## TASK BRIEF
Copy all lines below containing "OpenSCAD".

## RAW RECORDS
════

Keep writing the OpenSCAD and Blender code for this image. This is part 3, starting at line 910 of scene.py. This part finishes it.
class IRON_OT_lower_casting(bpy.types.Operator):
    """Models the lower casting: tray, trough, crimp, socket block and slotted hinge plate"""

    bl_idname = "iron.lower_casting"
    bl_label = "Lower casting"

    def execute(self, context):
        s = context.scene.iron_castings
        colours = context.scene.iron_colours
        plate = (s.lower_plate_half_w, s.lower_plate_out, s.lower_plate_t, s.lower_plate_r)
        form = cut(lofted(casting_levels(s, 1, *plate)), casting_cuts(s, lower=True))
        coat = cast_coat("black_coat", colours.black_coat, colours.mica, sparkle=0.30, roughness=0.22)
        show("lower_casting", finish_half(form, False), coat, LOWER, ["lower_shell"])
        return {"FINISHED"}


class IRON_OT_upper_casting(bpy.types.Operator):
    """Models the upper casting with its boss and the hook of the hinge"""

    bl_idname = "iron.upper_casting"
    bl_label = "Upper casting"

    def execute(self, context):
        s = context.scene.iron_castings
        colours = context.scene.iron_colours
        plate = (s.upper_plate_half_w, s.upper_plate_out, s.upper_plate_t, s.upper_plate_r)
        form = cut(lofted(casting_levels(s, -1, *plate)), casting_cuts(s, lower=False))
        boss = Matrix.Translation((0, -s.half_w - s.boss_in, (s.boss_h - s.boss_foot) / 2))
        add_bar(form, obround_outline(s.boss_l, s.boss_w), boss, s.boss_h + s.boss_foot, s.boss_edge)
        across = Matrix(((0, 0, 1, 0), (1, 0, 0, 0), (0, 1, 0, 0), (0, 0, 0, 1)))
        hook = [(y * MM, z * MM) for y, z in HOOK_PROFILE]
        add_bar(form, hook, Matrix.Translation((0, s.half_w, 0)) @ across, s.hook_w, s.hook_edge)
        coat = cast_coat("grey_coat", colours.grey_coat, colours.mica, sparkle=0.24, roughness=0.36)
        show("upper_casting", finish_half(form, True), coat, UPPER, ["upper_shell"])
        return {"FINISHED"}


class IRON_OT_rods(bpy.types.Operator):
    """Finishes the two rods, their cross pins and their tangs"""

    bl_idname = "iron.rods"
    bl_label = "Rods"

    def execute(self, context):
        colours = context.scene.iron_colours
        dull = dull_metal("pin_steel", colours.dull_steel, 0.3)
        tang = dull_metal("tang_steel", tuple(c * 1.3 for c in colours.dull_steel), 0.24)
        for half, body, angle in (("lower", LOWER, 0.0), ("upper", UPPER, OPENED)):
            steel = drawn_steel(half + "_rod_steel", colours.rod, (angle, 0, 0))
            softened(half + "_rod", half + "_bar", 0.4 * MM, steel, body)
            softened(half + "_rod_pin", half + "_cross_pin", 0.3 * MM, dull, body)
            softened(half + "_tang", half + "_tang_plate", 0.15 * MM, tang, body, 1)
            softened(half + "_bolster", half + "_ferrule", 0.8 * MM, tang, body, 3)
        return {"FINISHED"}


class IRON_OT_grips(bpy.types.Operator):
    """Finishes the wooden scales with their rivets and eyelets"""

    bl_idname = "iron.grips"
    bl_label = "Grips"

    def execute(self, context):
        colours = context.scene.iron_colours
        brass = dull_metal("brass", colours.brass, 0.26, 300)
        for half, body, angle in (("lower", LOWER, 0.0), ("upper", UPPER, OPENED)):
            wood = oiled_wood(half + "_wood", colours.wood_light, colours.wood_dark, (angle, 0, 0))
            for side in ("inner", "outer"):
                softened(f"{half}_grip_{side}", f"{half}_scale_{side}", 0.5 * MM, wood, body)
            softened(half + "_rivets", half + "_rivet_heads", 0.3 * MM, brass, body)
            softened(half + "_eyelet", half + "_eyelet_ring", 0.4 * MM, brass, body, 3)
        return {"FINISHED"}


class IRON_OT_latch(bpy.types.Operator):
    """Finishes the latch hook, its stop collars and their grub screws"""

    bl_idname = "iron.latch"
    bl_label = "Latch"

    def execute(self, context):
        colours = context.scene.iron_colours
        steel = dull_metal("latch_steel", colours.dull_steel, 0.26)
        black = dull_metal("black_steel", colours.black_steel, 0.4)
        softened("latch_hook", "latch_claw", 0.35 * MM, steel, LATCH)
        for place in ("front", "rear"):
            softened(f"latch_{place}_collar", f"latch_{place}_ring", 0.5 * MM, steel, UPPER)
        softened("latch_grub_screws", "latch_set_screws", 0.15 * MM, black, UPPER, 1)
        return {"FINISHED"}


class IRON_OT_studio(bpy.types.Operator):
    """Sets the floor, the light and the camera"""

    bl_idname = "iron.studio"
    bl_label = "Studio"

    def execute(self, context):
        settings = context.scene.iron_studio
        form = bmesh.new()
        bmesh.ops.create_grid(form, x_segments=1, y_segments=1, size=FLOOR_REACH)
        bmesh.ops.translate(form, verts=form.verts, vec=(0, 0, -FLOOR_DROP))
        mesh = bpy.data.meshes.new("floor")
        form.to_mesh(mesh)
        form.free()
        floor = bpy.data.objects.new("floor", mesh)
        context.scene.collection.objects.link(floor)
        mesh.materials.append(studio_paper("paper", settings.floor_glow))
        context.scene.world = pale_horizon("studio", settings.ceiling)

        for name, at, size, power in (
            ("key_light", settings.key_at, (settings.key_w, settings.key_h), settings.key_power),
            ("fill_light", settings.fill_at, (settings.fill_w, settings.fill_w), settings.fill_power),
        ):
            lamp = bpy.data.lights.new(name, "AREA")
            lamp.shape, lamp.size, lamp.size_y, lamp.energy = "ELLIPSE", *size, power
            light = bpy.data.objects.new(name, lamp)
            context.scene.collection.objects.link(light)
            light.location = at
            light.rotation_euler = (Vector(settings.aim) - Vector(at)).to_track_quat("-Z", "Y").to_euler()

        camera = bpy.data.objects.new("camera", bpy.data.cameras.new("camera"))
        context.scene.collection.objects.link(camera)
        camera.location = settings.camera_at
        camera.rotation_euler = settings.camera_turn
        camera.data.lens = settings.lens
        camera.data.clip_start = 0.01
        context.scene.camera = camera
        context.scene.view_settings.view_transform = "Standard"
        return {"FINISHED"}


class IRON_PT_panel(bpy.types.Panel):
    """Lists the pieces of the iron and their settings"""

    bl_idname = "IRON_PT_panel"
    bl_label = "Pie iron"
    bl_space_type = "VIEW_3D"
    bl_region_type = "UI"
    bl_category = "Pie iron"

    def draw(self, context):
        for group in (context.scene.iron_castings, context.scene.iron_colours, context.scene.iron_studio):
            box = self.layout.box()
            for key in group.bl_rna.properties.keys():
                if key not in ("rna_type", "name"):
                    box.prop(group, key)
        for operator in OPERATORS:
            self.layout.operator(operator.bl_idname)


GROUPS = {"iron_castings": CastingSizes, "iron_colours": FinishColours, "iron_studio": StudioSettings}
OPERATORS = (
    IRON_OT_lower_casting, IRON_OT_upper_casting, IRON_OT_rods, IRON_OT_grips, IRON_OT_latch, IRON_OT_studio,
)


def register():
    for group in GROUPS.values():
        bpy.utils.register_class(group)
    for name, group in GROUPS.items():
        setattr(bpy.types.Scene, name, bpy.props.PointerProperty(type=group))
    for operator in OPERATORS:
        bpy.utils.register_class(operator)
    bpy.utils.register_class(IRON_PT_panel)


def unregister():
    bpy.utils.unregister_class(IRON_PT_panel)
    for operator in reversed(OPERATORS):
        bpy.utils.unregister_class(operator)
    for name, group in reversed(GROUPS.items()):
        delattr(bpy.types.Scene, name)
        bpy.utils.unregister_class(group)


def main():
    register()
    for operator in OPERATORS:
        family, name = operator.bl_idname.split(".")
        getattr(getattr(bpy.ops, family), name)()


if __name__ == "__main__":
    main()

════

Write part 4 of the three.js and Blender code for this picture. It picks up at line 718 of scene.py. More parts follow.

════

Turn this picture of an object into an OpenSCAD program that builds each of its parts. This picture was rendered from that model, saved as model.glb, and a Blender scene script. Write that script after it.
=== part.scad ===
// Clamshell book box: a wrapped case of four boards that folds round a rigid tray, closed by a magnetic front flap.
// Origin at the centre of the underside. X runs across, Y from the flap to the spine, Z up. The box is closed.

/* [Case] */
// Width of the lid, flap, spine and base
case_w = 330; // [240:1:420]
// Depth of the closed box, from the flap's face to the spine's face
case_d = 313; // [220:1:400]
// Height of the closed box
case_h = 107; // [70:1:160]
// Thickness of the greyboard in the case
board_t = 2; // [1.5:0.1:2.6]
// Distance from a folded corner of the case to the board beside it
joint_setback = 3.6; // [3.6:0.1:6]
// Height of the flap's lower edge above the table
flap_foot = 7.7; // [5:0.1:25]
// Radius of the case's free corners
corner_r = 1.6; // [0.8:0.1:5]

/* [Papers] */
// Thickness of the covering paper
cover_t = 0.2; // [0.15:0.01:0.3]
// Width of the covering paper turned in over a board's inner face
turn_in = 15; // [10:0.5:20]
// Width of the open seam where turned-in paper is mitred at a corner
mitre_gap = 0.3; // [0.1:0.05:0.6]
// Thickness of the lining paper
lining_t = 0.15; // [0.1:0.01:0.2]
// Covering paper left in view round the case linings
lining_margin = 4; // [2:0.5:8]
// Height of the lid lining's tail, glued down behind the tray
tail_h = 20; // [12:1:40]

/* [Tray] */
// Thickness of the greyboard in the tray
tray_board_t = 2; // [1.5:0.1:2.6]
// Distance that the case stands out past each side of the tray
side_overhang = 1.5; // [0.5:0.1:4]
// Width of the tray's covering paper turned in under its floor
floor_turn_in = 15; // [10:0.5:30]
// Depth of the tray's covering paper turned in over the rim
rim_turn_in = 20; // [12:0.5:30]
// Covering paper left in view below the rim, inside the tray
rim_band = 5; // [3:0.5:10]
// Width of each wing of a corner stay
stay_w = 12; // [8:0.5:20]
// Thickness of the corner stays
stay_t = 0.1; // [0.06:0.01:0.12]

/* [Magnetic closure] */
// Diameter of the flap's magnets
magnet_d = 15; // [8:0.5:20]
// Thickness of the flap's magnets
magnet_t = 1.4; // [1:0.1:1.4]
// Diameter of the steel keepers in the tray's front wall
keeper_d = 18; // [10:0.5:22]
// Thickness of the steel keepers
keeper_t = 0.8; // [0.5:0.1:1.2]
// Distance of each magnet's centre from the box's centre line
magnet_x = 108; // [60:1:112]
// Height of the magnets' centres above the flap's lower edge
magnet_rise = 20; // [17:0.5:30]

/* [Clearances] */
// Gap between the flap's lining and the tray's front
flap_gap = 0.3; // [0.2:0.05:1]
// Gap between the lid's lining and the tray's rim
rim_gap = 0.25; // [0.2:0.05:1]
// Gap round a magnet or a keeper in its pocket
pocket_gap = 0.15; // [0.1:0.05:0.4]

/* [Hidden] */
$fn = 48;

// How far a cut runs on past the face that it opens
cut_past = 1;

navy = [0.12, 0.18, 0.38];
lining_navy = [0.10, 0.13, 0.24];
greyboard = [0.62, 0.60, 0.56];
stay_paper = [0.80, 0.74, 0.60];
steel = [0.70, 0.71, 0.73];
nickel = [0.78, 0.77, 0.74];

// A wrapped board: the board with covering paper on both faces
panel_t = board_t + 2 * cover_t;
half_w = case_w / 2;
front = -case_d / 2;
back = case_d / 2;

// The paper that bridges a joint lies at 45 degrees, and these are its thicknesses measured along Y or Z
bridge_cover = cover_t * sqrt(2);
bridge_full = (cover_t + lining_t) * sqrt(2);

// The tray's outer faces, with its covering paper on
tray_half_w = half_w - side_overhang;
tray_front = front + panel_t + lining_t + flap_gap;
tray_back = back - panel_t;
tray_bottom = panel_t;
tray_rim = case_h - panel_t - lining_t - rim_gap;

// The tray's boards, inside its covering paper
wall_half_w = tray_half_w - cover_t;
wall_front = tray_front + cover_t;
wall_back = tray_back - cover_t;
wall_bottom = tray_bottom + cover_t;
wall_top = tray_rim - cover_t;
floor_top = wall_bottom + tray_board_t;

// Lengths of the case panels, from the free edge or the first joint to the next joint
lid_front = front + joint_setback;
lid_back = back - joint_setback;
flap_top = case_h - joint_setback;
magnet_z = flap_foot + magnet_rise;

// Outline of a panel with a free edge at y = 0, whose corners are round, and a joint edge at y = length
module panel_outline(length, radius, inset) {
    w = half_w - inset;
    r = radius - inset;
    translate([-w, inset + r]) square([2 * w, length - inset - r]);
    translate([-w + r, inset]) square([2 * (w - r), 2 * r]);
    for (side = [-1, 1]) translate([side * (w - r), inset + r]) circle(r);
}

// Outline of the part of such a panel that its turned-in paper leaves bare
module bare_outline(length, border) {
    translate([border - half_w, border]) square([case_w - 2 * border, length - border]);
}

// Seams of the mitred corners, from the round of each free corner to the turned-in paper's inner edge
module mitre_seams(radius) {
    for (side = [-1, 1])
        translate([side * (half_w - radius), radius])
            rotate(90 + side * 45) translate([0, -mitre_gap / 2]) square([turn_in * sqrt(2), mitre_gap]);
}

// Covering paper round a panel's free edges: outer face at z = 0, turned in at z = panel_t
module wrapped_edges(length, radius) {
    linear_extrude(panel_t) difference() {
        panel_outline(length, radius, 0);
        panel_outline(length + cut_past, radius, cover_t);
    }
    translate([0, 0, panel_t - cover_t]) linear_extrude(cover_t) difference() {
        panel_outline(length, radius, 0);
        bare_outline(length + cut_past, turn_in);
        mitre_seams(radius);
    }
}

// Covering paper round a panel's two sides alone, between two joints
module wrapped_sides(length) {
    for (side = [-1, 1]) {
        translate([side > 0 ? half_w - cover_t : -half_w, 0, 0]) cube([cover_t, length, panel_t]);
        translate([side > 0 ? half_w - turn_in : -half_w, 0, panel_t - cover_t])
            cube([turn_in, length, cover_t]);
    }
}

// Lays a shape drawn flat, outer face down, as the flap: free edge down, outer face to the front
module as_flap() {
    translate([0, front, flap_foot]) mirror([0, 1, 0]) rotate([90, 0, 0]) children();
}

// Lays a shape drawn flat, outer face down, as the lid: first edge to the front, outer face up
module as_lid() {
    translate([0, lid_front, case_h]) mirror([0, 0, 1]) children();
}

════

## RESULT OF THIS EXERCISE
Keep writing the OpenSCAD and Blender code for this image. This is part 3, starting at line 910 of scene.py. This part finishes it.
Turn this picture of an object into an OpenSCAD program that builds each of its parts. This picture was rendered from that model, saved as model.glb, and a Blender scene script. Write that script after it.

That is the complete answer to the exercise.